Ayrıca, Şii mezhebine göre Ramazan ayında orucu açabilmek ve iftar yapabilmek için güneşin tamamen batmasının beklenmesi gerekmektedir. Yalnızca güneşin batması yetmediği gibi ufukta herhangi bir parıltı veya kızıllık kalmaması da gerekmektedir, ancak bu şekilde güneş ışınlarının kaybolduğunu kabul eder ve oruçlarını açmaya değer görmektedirler. Fakat Sunnilikte durum güneşin batmaya başlamasıyla beraber orucun açılabileceği ve iftarın yapılabileceği olanağı sunar şekildedir.

Peki tüm bu farklılıklar bir yana, Şii ve Sunni mezhepleri arasındaki benzerlikler nelerdir?

Öncelikle temelde İslam dinini tek din olarak kabul eden bu iki mezhepte de bireylerin Allah, inancı yoğun bir şekilde görülmektedir.

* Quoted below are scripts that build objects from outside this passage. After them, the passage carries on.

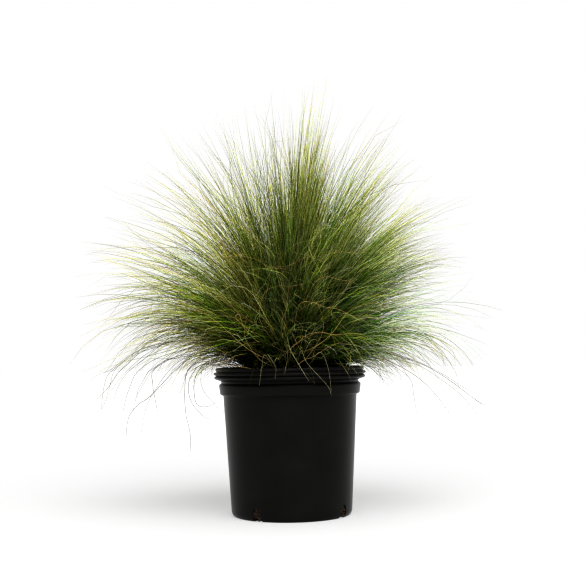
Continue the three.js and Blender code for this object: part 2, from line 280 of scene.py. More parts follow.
def grain_material(name, stops, scale):
    """Rough matter, mottled in the colours of stops with scale patches a metre."""
    n = Nodes(name)
    cloud = n.noise(scale, 4.0)
    n.put(n.shader.inputs["Base Color"], n.ramp(cloud, stops))
    n.put(n.shader.inputs["Roughness"], n.range(cloud, 0.7, 0.95))
    n.put(n.shader.inputs["Normal"], n.bump(cloud, 0.3 * MM, 0.7))
    return n.material


# ---- meshes ----


def new_object(name, vertices, faces, material, smooth=True):
    """A mesh object, linked to the scene."""
    mesh = bpy.data.meshes.new(name)
    mesh.from_pydata([tuple(v) for v in vertices], [], [tuple(int(i) for i in f) for f in faces])
    mesh.materials.append(material)
    if smooth:
        mesh.shade_smooth()
    made = bpy.data.objects.new(name, mesh)
    bpy.context.scene.collection.objects.link(made)
    return made


# The first side of a strand is square to this way, along which none sets out.
ASIDE = [0.31, 0.87, 0.38]


def strands_object(name, points, radii, colours, material):
    """One mesh of closed three-sided strands. points is (strands, stations, 3); the last is a tip."""
    count, stations, _ = points.shape
    rings = stations - 1
    ways = np.diff(points, axis=1)
    ways /= np.linalg.norm(ways, axis=2, keepdims=True)
    tangents = ways.copy()
    tangents[:, 1:] = ways[:, 1:] + ways[:, :-1]
    tangents /= np.linalg.norm(tangents, axis=2, keepdims=True)
    side = np.cross(tangents[:, 0], ASIDE)
    corners = np.empty((count, rings, 3, 3))
    for j in range(rings):
        along = tangents[:, j]
        side = side - along * np.sum(side * along, axis=1, keepdims=True)
        side /= np.linalg.norm(side, axis=1, keepdims=True)
        keel = np.cross(along, side)
        for k in range(3):
            turn = 2 * math.pi * k / 3
            way = side * math.cos(turn) + keel * math.sin(turn)
            corners[:, j, k] = points[:, j] + way * radii[:, j, None]
    size = rings * 3 + 1
    vertices = np.concatenate([corners.reshape(count, rings * 3, 3), points[:, -1:]], axis=1)
    paint = np.concatenate([np.repeat(colours[:, :rings], 3, axis=1), colours[:, -1:]], axis=1)
    paint = np.concatenate([paint, np.ones((count, size, 1))], axis=2)

    quads = []
    for j in range(rings - 1):
        for k in range(3):
            low, next_low = j * 3 + k, j * 3 + (k + 1) % 3
            quads.append([low, next_low, next_low + 3, low + 3])
    last = (rings - 1) * 3
    triangles = [[0, 2, 1]] + [[last + k, last + (k + 1) % 3, size - 1] for k in range(3)]
    loops = np.concatenate([np.array(quads).ravel(), np.array(triangles).ravel()])
    totals = np.array([4] * len(quads) + [3] * len(triangles))
    all_loops = (np.arange(count)[:, None] * size + loops[None]).ravel()
    all_totals = np.tile(totals, count)
    starts = np.concatenate([[0], np.cumsum(all_totals)[:-1]])

    mesh = bpy.data.meshes.new(name)
    mesh.vertices.add(count * size)
    mesh.vertices.foreach_set("co", vertices.astype(np.float32).ravel())
    mesh.loops.add(len(all_loops))
    mesh.loops.foreach_set("vertex_index", all_loops.astype(np.int32))
    mesh.polygons.add(len(all_totals))
    mesh.polygons.foreach_set("loop_start", starts.astype(np.int32))
    mesh.update(calc_edges=True)
    layer = mesh.color_attributes.new("blade_colour", "FLOAT_COLOR", "POINT")
    layer.data.foreach_set("color", paint.astype(np.float32).ravel())
    mesh.shade_smooth()
    mesh.materials.append(material)
    made = bpy.data.objects.new(name, mesh)
    bpy.context.scene.collection.objects.link(made)
    return made


# ---- pot ----


POT_SIDES = 160
DRAIN_ARC_STEPS = 12
SHARP_ANGLE = 38  # degrees between two faces, above which their edge stays sharp


def body_radius(z):
    """The outer radius of the pot's tapered wall at height z."""
    return FOOT_RADIUS + (z - FLOOR_Z) / (BODY_TOP_Z - FLOOR_Z) * (BODY_TOP_RADIUS - FOOT_RADIUS)


def rounded(profile, arc_points=4):
    """A profile of (radius, z, corner radius) points in mm, with each corner rounded off."""
    made = []
    for i, (r, z, corner) in enumerate(profile):
        here = Vector((r, z))
        if not corner or i in (0, len(profile) - 1):
            made.append(here)
            continue
        before = Vector(profile[i - 1][:2]) - here
        after = Vector(profile[i + 1][:2]) - here
        reach = min(corner, before.length * 0.45, after.length * 0.45)
        start, end = here + before.normalized() * reach, here + after.normalized() * reach
        for k in range(arc_points + 1):
            t = k / arc_points
            made.append(start * (1 - t) ** 2 + here * (2 * t * (1 - t)) + end * t ** 2)
    return [(p.x * MM, p.y * MM) for p in made]


def turned(name, profile, sides, material):
    """A closed solid turned round Z from a (radius, z) profile that starts and ends on the axis."""
    inner = profile[1:-1]
    angles = [2 * math.pi * i / sides for i in range(sides)]
    vertices = [(r * math.cos(a), r * math.sin(a), z) for r, z in inner for a in angles]
    bottom, top = len(vertices), len(vertices) + 1
    vertices += [(0, 0, profile[0][1]), (0, 0, profile[-1][1])]
    faces = []
    for j in range(len(inner) - 1):
        for i in range(sides):
            k = (i + 1) % sides
            faces.append((j * sides + i, j * sides + k, (j + 1) * sides + k, (j + 1) * sides + i))
    end = (len(inner) - 1) * sides
    for i in range(sides):
        k = (i + 1) % sides
        faces.append((bottom, k, i))
        faces.append((top, end + i, end + k))
    return new_object(name, vertices, faces, material)


def cut(target, cutter):
    """Cuts cutter out of target and removes cutter."""
    modifier = target.modifiers.new("cut", "BOOLEAN")
    modifier.operation = "DIFFERENCE"
    modifier.object = cutter
    modifier.solver = "EXACT"
    bpy.context.view_layer.update()
    evaluated = target.evaluated_get(bpy.context.evaluated_depsgraph_get())
    mesh = bpy.data.meshes.new_from_object(evaluated)
    target.modifiers.clear()
    target.data = mesh
    bpy.data.objects.remove(cutter)


def drain_azimuths():
    """The azimuths of the drain holes, in degrees."""
    return [DRAIN_FIRST_AZIMUTH + 360 / DRAIN_COUNT * i for i in range(DRAIN_COUNT)]


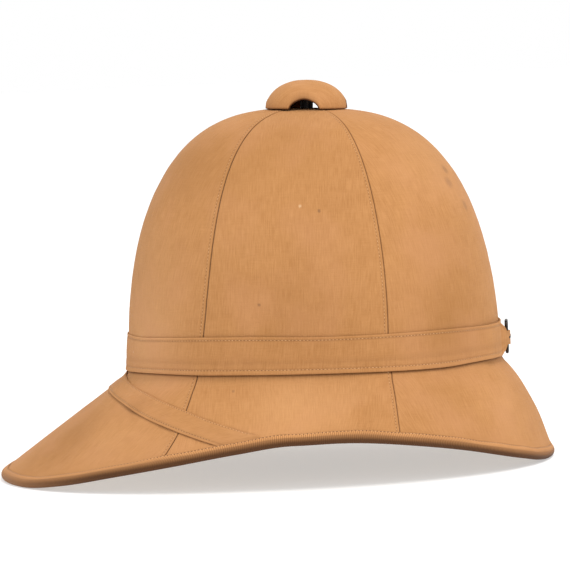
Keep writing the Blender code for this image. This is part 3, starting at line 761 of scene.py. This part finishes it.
TONGUE_OUT = GAP + BAND_CLOTH / 2
LAP_OUT = TONGUE_OUT + BAND_CLOTH + GAP
BAR_OUT = GAP + BAND_CLOTH + BUCKLE_STAND + PRONG_WIRE + GAP + BUCKLE_WIRE / 2
LOOP_RADIUS = BUCKLE_WIRE / 2 + GAP + BAND_CLOTH / 2
TAIL_OUT = BAR_OUT - LOOP_RADIUS
OVER_TAIL_OUT = TAIL_OUT + BAND_CLOTH + GAP
BAND_Z = BAND_FOOT_Z + BAND_HEIGHT / 2
BAND_DOWN = crown_down(BAND_Z)
BAR_X = (BUCKLE_WIDTH - BUCKLE_WIRE) / 2
BAND_HALF = BAND_CLOTH / 2
NECK_SHARE = BAND_NECK / BAND_HEIGHT
BAND_LOW, BAND_HIGH = -0.375, 0.415
REAR_Y = crown_point(np.array(math.pi), np.array(BAND_DOWN))[1]


def rear_point(x, out):
    turns = np.linspace(math.pi - 1, math.pi + 1, 401)
    points = lifted(turns, BAND_DOWN, np.full_like(turns, out))
    return np.array([x, np.interp(-x, -points[:, 0], points[:, 1]), BAND_Z])


def band_path():
    """The band's run, finely stepped: travel, turn, distance out, share of full height, uprightness."""
    fine = np.linspace(math.pi - 1, 3 * math.pi, 3601)
    points = crown_point(fine, np.full_like(fine, BAND_DOWN))
    travel = travelled(points)
    travel = travel - np.interp(math.pi, fine, travel)
    whole = travel[-1]
    loop = whole - BAR_X
    tail = loop - BAND_TAIL
    keys = np.array((
        (-BAND_TUCK, TONGUE_OUT, 1, 0),
        (whole - BAND_TUCK - BAND_LIFT_RUN, TONGUE_OUT, 1, 0),
        (whole - BAND_TUCK, LAP_OUT, 1, 0),
        (tail - BAND_NECK_RUN / 2, LAP_OUT, 1, 0),
        (tail, OVER_TAIL_OUT, (1 + NECK_SHARE) / 2, 0.5),
        (loop - BUCKLE_WIRE * 2, OVER_TAIL_OUT + BUCKLE_WIRE / 2, NECK_SHARE, 1),
    ))
    long_run = np.arange(keys[0, 0], keys[3, 0] - 1e-6, 1.25 * MM)
    places = np.concatenate([long_run, np.linspace(keys[3, 0], keys[-1, 0], 26)])
    columns = [np.interp(places, keys[:, 0], keys[:, number]) for number in (1, 2, 3)]
    return places, np.interp(places, travel, fine), *columns


def crease_level(places):
    """Where the pressed crease runs on the band."""
    return -0.17 + 0.02 * np.sin(places * 23)


def band_relief(places, level):
    """Folded edges, stitch grooves and a soft pressed crease in the band's face."""
    crease = -0.2 * MM * hump(level, crease_level(places), 0.06)
    bead = 0.10 * MM * hump(level, 0.465, 0.03) + 0.10 * MM * hump(level, -0.455, 0.035)
    grooves = -0.16 * MM * (hump(level, BAND_HIGH, 0.022) + hump(level, BAND_LOW, 0.022))
    return crease + bead + grooves + 0.05 * MM * np.sin(places * 410 + level * 9) * hump(level, 0.4, 0.2)


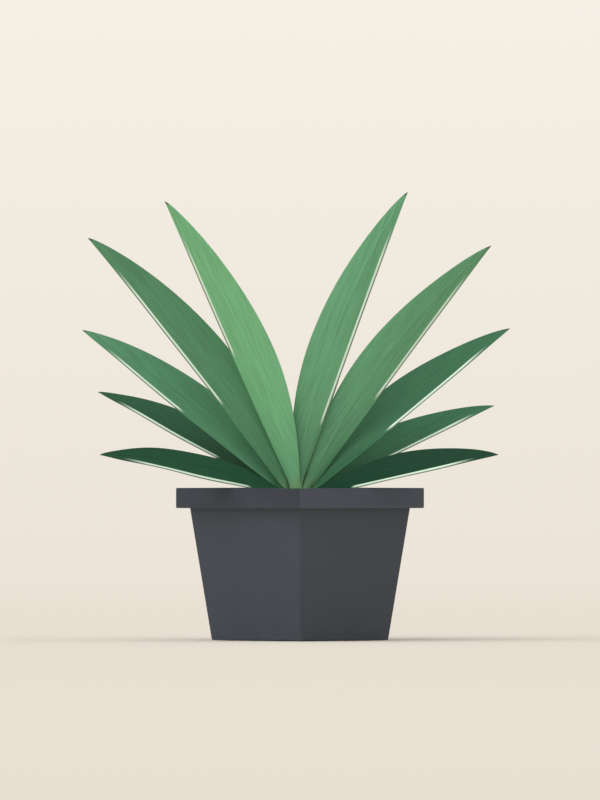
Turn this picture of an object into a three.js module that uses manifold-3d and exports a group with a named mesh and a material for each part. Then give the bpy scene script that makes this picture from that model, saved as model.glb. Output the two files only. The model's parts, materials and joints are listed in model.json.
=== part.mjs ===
// Potted dracaena: a young plant on one short cane, in a square tapered planter.
// Millimetres, +Z up. The origin is the middle of the planter's flat underside.
// The planter stands corner-on: its four corners point along +X, +Y, -X and -Y.

import * as THREE from 'three';
import { mergeVertices } from 'three/addons/utils/BufferGeometryUtils.js';
import Module from 'manifold-3d';

const wasm = await Module();
wasm.setup();

// ---- driving dimensions ----

const gap = 0.3;                 // clearance between pieces that rest on each other

const potHeight = 109.5;
const rimHeight = 14.5;          // height of the downturned lip
const rimHalf = 63.8;            // half the distance between opposite faces of the lip
const bodyTopHalf = 56.3;        // half the distance between opposite walls, under the lip
const footHalf = 45.2;           // the same at the foot
const potCorner = 2.2;           // radius of the upright corners
const innerCorner = 1.2;         // the same inside the walls and the lip
const wall = 2.8;
const edgeBevel = 0.7;
const drainHoleDiameter = 8;
const drainHoleSides = 16;
const drainHoleReach = 45;       // distance of each drain hole from the middle of the floor

const soilDepthBelowRim = 12;
const soilMound = 1.6;           // rise of the soil from the wall to the cane

const caneX = -1.5;              // the cane stands a little left of the middle
const caneRadius = 6.6;
const caneFoot = 48;             // height of the buried end of the cane
const caneTop = 114;
// The cane's radius at some heights, as a share of caneRadius. It narrows above the soil,
// where the youngest leaves grow.
const caneProfile = [
  [caneFoot, 0.55], [56, 0.85], [80, 1], [94, 1.04], [99, 1], [103, 0.7], [108, 0.42], [caneTop, 0.27],
];
const caneSides = 12;
const rootCount = 6;
const firstRoot = 0.35;          // bearing of the first root, as a share of the angle between roots
const rootStarts = [54, 59];     // heights at which successive roots leave the cane, in turn
const rootDrops = [16, 23, 30];  // how far successive roots fall on their way out, in turn
const rootReach = 26;
const rootRadius = 2.2;
const rootTaper = [1, 0.9, 0.75, 0.6, 0.35];    // radius at each of its places, as a share of rootRadius
const rootPlaces = [0.1, 0.35, 0.6, 0.85, 1];   // how far out each place is, as a share of rootReach
const rootCurl = 0.5;            // how far a root turns aside on its way out, in radians
const rootSides = 6;

const bladeThickness = 1.1;
const bladeEdgeThickness = 0.6;
const bladePoint = 0.5;          // half the width of the small blunt point at the tip
const bladeSteps = 18;           // steps from base to tip
const bladeAcross = 4;           // strips from edge to edge
const baseWidthShare = 0.15;     // width where the blade clasps the cane, as a share of the widest
const widestAt = 0.47;           // where the blade is widest, from base to tip
const tipFullness = 0.8;         // below 1, the half towards the tip is fuller than the half below
const openRoll = 14;             // degrees that each half of an open blade curls up
const clasp = 16;                // degrees more at the base, where the blade clasps the cane
const claspLength = 0.05;        // how quickly the clasp opens, as a share of the blade's length
const tipTaper = 0.35;           // thickness at the tip, as a share of the full thickness
const taperRate = 4;             // how quickly the full thickness is reached below the tip

const spearPlaces = [0, 0.2, 0.5, 0.8, 1];
const spearRadii = [2.2, 2.6, 2.1, 1.2, 0.4];
const spearLength = 38;
const spearLean = [-1.5, 2];     // how far the spear's tip leans along X and Y
const spearSides = 10;

// ---- materials ----

function matt(color, roughness) {
  return new THREE.MeshStandardMaterial({ color, roughness, metalness: 0 });
}

const charcoalPlastic = matt(0x484b50, 0.7);
const darkSoil = matt(0x2e241c, 1);
const paleBark = matt(0x8a7a5c, 0.9);
const leafRoughness = 0.42;
const spearColor = 0x8fc08a;

// ---- closed solids from rings of points ----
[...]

Bunun yanı sıra hem Şia mensubu bireyler hem Sunni görüşü benimseyen kişiler Tevhid, Nübüvvet, Ahiret olmak üzere temel olarak sınıflandırılan İslam'ın ortak kurucu paydası olan bu inançlara sahiptir. Zaman zaman yorum ve görüş farklılıkları gözlemlenen bu iki mezhepte Hz. Muhammed'in (s.a.s.) son peygamber oluşu, meleklerin varlığı, öldükten sonra direnme, tevhid ve kitaplara iman bulunmaktadır.

Kaldı ki temel inanışları aynı olan bu iki mezhep yalnızca politik düzeyde birbirinden ayrılmaktadır. Başlarda sahip oldukları politik ayrılığın zamanla dini uygulama ve islami pratiklere de uyarlayan her iki mezhep üyeleri tarafından sayısız dini pratikler alanında farklılık ve değişimler gözlemlenebilmektedir. Kısacası, İslam ortak bir çatı iken, Şiilik ve Sunnilik bu dine ait iki farklı mezhep olarak karşımıza çıkmaktadır. Aynı şekilde, Hristiyanlık dininde var olduğunu bildiğimiz Katolik ve Ortodoks anlayışları bu dinin farklı uygulanış şekillerini temsil etmektedir.